Private banking is an umbrella term covering a scope of financial services. It may include:

  • financial and investment advice,
  • legal or estate planning,
  • accounting and tax services,
  • retirement planning,
  • development of the individual financial strategies,
  • professional placement and re-allocation of funds in a variety of investment instruments, such as precious metals, stocks, derivatives, art banking, real estate investments and other alternatives,
  • lifestyle management including concierge services, managing personal errands, organizing trips and events, etc.,
  • various luxury discount programs,
  • providing non-bank standard financial services, for example, insurance,
  • advice on philanthropic activities,
  • managing the family budget.

The list may continue, but the main point is that a single manager coordinates all the services needed to manage the client’s money and plan for their own or their family’s current and future needs.

What are the advantages of private banking?

Although Private Banking means the management of private capital and does not formally apply to the client’s business entities, the balance of corporate and private finances is inevitably taken into account when developing an individual financial strategy.

Thus, a private banking consultant may help resolve some business issues as well. We are talking about the possibility of assistance in negotiations with large companies and their owners, and sometimes even with authorities (in tax management and accounting).

private banking

Private Banking means the management of private capital. Source:

In addition, many banks cherish those clients whose wealth they manage enough to provide special terms of lending or project financing (increased bank loyalty to client investment projects).

If a client has a very wide array of financial needs, they may have access to members of a specified wealth management team instead of relying on single-person expertise.

The wealth manager drafts a plan that will maintain and increase a client’s wealth based on individual financial situation, goals, and comfort level with risk. After that, the manager meets regularly with clients to update goals, review, and rebalance the financial portfolio. This way, the plan is never finite – it’s flexible and changes according to individual lifestyle alterations. Wealth managers may offer additional services when needed, with the ultimate goal of continually increasing the client’s financial assets throughout their lifetime.

Some private banking may take place offshore. For instance, the wealth management and private banking industries of Luxembourg are majorly based on cross-border business with clients coming from the Middle East, Asia, or Latin America.


High-net-worth individual (HNWI) clients are usually the target audience for private banking services. HNWI is generally someone with at least $1 million in cash or liquid assets that can easily be converted into cash.

The VHNWI classification — very-high-net-worth individual — can refer to someone with a net worth of at least $5 million. Ultra-high-net-worth individuals (UHNWI) are defined as people with investable assets of at least $30 million, usually excluding personal assets and property such as a primary residence, collectables, and consumer durables.

To become a candidate for this unique service, it isn’t always enough just to be rich.

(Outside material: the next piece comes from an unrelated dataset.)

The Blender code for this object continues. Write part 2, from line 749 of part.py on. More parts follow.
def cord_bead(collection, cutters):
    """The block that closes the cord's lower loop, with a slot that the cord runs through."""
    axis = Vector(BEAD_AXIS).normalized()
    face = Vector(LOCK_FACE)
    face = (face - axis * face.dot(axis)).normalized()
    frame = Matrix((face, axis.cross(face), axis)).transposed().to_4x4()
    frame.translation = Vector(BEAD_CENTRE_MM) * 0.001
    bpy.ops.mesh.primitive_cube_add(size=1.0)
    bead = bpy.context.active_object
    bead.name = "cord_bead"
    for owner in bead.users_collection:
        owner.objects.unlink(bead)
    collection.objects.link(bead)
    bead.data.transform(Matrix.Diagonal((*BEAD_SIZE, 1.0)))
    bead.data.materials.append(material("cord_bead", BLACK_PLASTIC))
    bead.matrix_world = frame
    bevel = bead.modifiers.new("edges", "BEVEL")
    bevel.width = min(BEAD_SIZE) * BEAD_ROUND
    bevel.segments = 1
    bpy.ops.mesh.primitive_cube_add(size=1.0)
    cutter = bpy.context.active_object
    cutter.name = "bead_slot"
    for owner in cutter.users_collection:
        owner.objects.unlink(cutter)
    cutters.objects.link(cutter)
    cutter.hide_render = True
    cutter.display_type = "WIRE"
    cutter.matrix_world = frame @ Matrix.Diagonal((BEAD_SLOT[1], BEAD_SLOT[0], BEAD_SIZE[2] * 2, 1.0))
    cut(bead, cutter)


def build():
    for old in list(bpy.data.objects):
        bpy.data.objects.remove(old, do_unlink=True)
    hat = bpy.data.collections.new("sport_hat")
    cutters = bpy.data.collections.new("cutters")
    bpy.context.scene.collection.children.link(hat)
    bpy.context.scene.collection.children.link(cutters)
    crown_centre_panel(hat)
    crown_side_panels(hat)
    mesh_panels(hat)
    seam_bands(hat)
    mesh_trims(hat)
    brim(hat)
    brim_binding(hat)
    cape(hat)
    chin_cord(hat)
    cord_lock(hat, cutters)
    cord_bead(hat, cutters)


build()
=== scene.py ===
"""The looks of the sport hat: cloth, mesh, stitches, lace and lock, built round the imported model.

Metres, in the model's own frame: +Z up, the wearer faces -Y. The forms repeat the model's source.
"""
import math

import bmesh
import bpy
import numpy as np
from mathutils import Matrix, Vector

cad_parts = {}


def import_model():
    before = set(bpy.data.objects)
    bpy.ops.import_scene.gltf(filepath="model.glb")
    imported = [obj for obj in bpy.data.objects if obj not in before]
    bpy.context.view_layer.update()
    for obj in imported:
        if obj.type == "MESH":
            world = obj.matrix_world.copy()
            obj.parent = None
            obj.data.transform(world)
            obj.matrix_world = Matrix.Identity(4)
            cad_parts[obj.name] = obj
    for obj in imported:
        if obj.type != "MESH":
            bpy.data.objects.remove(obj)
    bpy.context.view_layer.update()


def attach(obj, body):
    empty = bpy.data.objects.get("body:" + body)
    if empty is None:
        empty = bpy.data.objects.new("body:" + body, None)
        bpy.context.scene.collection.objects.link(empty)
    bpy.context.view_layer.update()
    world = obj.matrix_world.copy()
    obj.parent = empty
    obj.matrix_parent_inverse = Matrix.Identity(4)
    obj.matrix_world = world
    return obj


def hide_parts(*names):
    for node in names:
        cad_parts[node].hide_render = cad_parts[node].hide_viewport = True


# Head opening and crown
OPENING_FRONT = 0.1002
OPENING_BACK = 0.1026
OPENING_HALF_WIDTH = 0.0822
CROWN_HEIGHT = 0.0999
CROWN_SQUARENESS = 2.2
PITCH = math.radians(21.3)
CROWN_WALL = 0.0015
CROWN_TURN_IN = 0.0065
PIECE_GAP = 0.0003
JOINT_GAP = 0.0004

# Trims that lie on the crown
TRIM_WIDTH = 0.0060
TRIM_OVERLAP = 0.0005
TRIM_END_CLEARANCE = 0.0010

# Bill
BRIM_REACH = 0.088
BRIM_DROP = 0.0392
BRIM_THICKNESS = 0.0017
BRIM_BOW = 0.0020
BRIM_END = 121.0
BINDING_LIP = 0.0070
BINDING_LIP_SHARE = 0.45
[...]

Source:

To become a candidate for this unique service, it isn’t always enough just to be rich. Often, the main requirement for a Private Banking applicant is the amount of assets placed in the given bank. For some banks, the total sum of funds on customer deposits matters the most. For others, however, the total amount of a client’s assets placed in financial instruments at different investment platforms is more important. Often banks count individual retirement arrangements — or individual retirement accounts (IRAs) — and other types of investable assets.

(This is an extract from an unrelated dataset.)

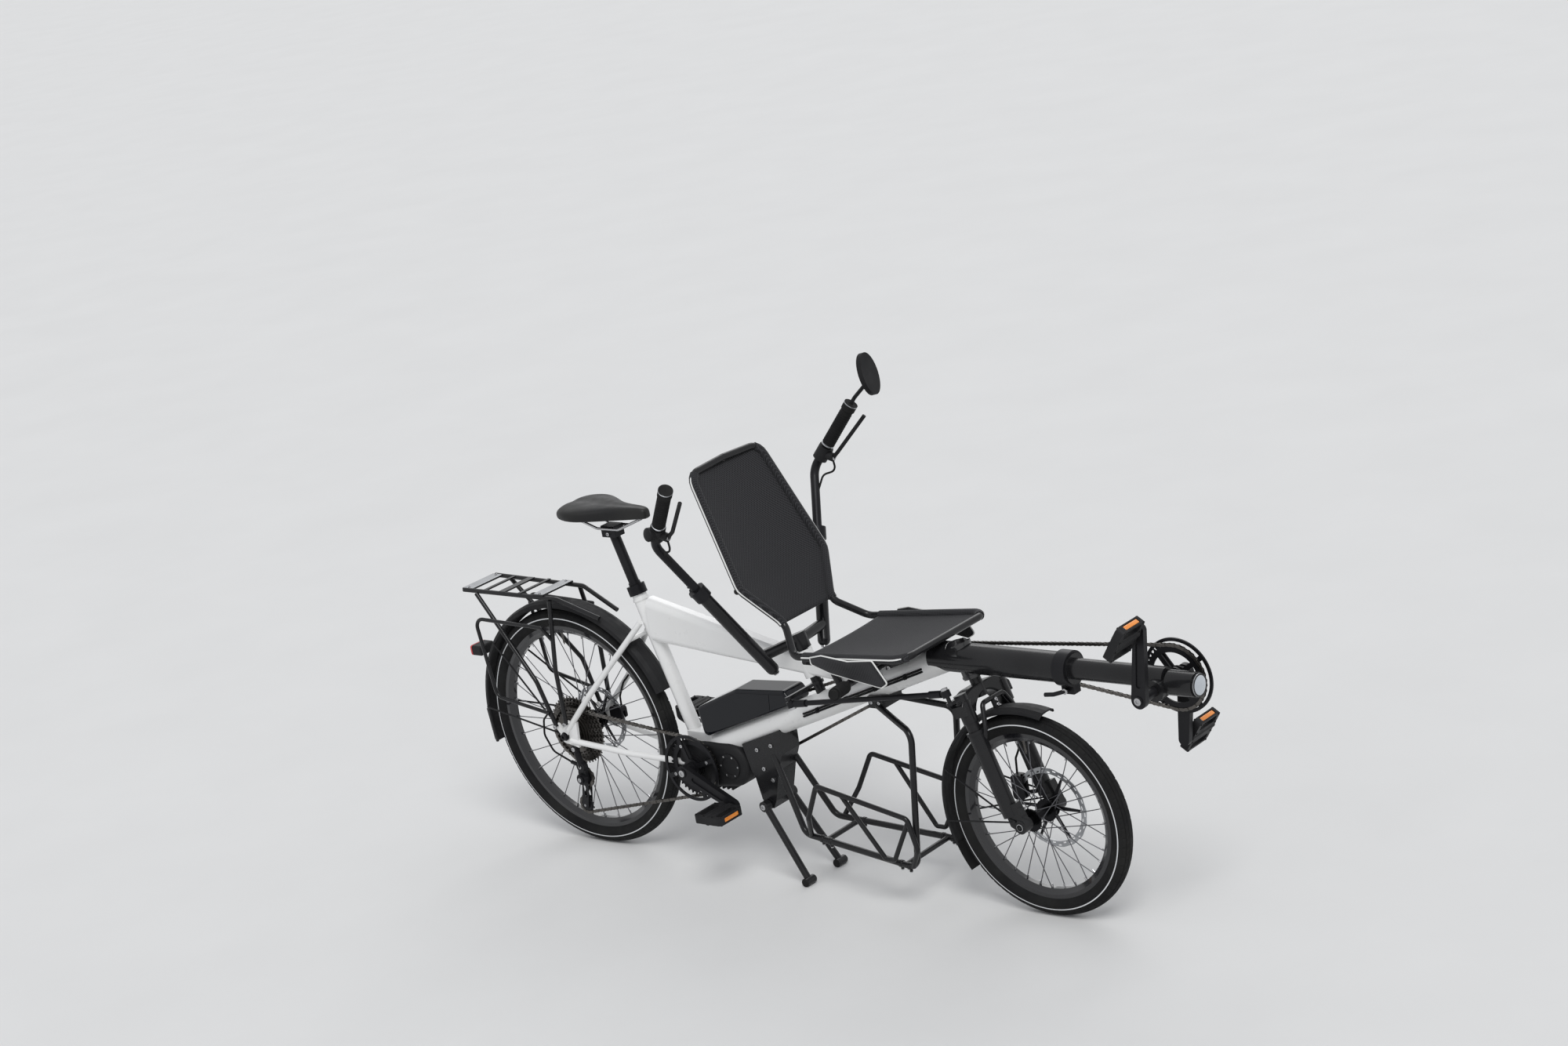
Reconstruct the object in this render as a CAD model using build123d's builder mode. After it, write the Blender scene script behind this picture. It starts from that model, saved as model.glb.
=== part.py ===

In many developing CIS countries, banks providing Private Banking services hold low qualification standards. Therefore, the entry threshold may be the $100,000 equivalent of the asset amount. Moreover, some banks operate in the so-called mass-affluent sector, namely, they accept customers with asset portfolios between $50,000 – $100,000.

However, the better economy the country has the stricter requirements are. In the USA, the minimum amount required varies — $1 million will most likely be the minimum level for most private banks. But there are some exceptions; for instance, Chase Private Client requires an average daily balance of only $250,000. This balance may include qualifying linked deposits and investments.

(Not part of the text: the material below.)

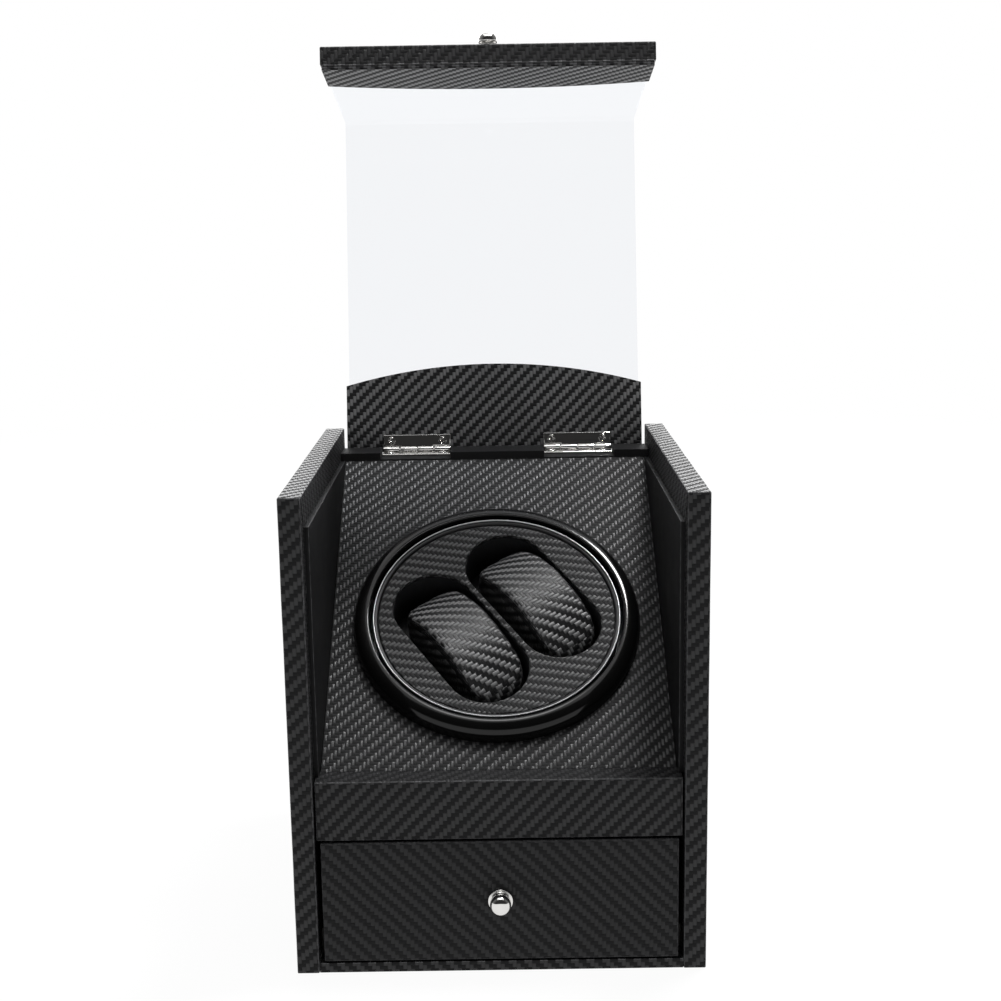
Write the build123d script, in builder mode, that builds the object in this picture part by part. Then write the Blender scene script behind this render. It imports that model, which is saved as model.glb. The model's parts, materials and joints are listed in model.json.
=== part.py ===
from build123d import *
from math import acos, cos, pi, radians, sin, tan
import os

# A watch winder box: a leather-covered case with a clear lid, a tilted turntable that carries two
# watch pillows and a drawer below. Millimetres, +Z up, front towards -Y. The origin is the centre
# of the case's footprint, on the surface that the case stands on. The lid is modelled open.

os.makedirs("parts", exist_ok=True)

# ---------------------------------------------------------------- driving dimensions

# Case
case_width = 175.0
case_depth = 182.0
case_height = 208.0
side_thickness = 9.6
back_thickness = 7.0
bottom_thickness = 4.5
felt_thickness = 0.8
divider_thickness = 3.0
lining_thickness = 2.0
lining_setback = 7.0
rest_drop = 13.5                  # the lid rests this far below the top of the side panels
wrap_radius = 0.8                 # softened edges of a leather-wrapped board

# Fascia and drawer
fascia_top = 86.0
fascia_bottom = 59.8
fascia_thickness = 8.0
fascia_setback = 1.5
fascia_gap = 0.6
ledge_depth = 18.0
ledge_thickness = 4.0
drawer_setback = 0.5
drawer_front_width = 151.4
drawer_front_bottom = 5.2
drawer_front_top = 59.2
drawer_front_thickness = 9.0
drawer_length = 150.0
drawer_wall = 4.0
drawer_floor = 3.0
drawer_side_top = 52.0

# Tilted deck and turntable
deck_tilt = 36.5
deck_thickness = 3.0
deck_front = 13.5                 # behind the front of the case
deck_width = 151.4
turntable_up_slope = 79.3         # from the deck's lower edge to the turntable's axis
deck_hole_radius = 58.4
bezel_outer_radius = 66.0
bezel_height = 7.8
face_radius = 54.3
face_top = 4.7
face_thickness = 2.1
rim_outer_radius = 56.9
rim_top = 6.3
cup_radius = 55.6
cup_bottom = -22.0
cup_floor = 2.5
slot_radius = 19.0
slot_centres = 41.7
slot_offset = 20.5                # from the turntable's axis to the middle of a slot
slot_direction = 35.4             # angle of that offset, from +X towards the uphill side
well_wall = 1.2
pillow_length = 70.0
pillow_width = 29.2
pillow_shift = 2.2
pillow_crown = 9.7
pillow_end = -6.4
pillow_bottom = -17.3
pillow_corner = 10.0

# Drive
bracket_top = -27.5
bracket_thickness = 2.0
bracket_size = (140.0, 66.0)
post_spacing = (128.0, 52.0)
post_radius = 3.5
spindle_radius = 3.0
spindle_clearance = 0.05
output_teeth = 64
idler_small_teeth = 16
fine_module = 0.6
idler_large_teeth = 48
pinion_teeth = 16
finer_module = 0.5
mesh_clearance = 0.12             # added to each pair's centre distance
motor_radius = 12.0
motor_length = 20.0

# Lid
hinge_behind_front = 177.4
rail_rise = 3.8                   # the hinge rail stands this far above the linings
hinge_below_rail = 1.4            # the hinge axis lies this far below the rail's top
lid_open = 101.5
lid_width = 152.8
window_width = 150.0
knuckle_radius = 1.8
lid_rear_overhang = 0.8
lid_reach = 169.8                 # from the hinge axis to the inside of the lid's front
lid_drop = 99.0                   # height of the lid's front, inside
liner_thickness = 0.7
front_liner_width = 151.4         # passes between the linings when the lid is closed
window_thickness = 2.0
lid_board_thickness = 6.8
lid_front_thickness = 8.2
rear_strip_side = 34.3
rear_strip_middle = 44.9
front_strip_side = 27.0
front_strip_middle = 35.5
board_step = 3.0                  # the outer boards stop short of the liners' curved edges

# Hinges
hinge_offset = 41.5
hinge_shift = 1.3                 # both hinges sit this far to the right of the middle
hinge_width = 34.8
hinge_reach = 7.8
leaf_thickness = 1.0
middle_knuckle = 17.1
knuckle_gap = 0.15
pin_radius = 0.8
pin_clearance = 0.05
hinge_screw_spacing = 26.5
hinge_screw_reach = 4.6
screw_radius = 1.1
screw_head_radius = 2.1

# Back fittings
jack_position = (34.0, 96.0)
switch_position = (0.0, 96.0)

# ---------------------------------------------------------------- derived places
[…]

In the UK, minimum liquid asset requirements may differ from £250,000 (Metro Bank, Lloyds) to £10M (JPMorgan, Citibank, Goldman Sachs).

At the same time, many banks and financial firms do not openly disclose the minimum wealth requirements, leaving the sum for private inquiries.

Less frequently, the parameter of “client’s personal turnover” is taken into account (meaning the average monthly income of the family and/or other persons sharing the client’s assets). These “aggregate incomes” may start with significantly smaller numbers depending on an institution.

Potential exceptions to minimum capital requirements may include the children of high net worth individuals. After all, they eventually inherit their parents’ wealth. It’s also possible for young professionals who don’t meet the requirements yet to receive an exception based on their education and career path. In both cases mentioned above, the bankers evaluate the client’s financial potential trying to forecast the future.

As an exception, (naturally, in agreement with the chairman or deputy chairman of the board) the status of a VIP client can be assigned to other clients — it all depends on the financial reputation of the client, their position in society, the transparency of the business and the legality of their income. As a rule, these are successful businessmen, founders, co-founders, and top managers of large enterprises, politicians, public figures, show business stars, cultural figures, and scientists. Some banks in Europe are known for managing the assets of royal families.

Stats and insights

Globally, in 2017 client assets hit a record $49 trillion. Source:

The Capgemini World Wealth Report reveals that as of 2017, the United States had the most HNWIs in the world, at more than 5.28 million, and seeing 10% growth in its HNWI population from 2016. The entire HWNI population globally grew by 11.2% in 2017. Thus, the country is the real Mecca for wealth managers and private banking consultants.

The wealth management segment in the US is gradually changing. Technology-enabled remote and digital advice is becoming increasingly efficient, cost-effective, and popular among consumers (e.g., the digital advice sector grew by more than 90% in 2017).

Globally, in 2017 client assets hit a record $49 trillion. Asia is maintaining its position as the fastest-growing region.

Big financial institutions like Credit Suisse are already abandoning the term private banking as too limited for the scope of services they provide. They prefer more encompassing “wealth management” instead.

Meanwhile, banks with big wealth management operations generally trade on better multiples; shareholders like the high margins and lower capital requirements of the business and their potential synergies with other parts of the bank, not just investment banking products, but commercial banking, as well.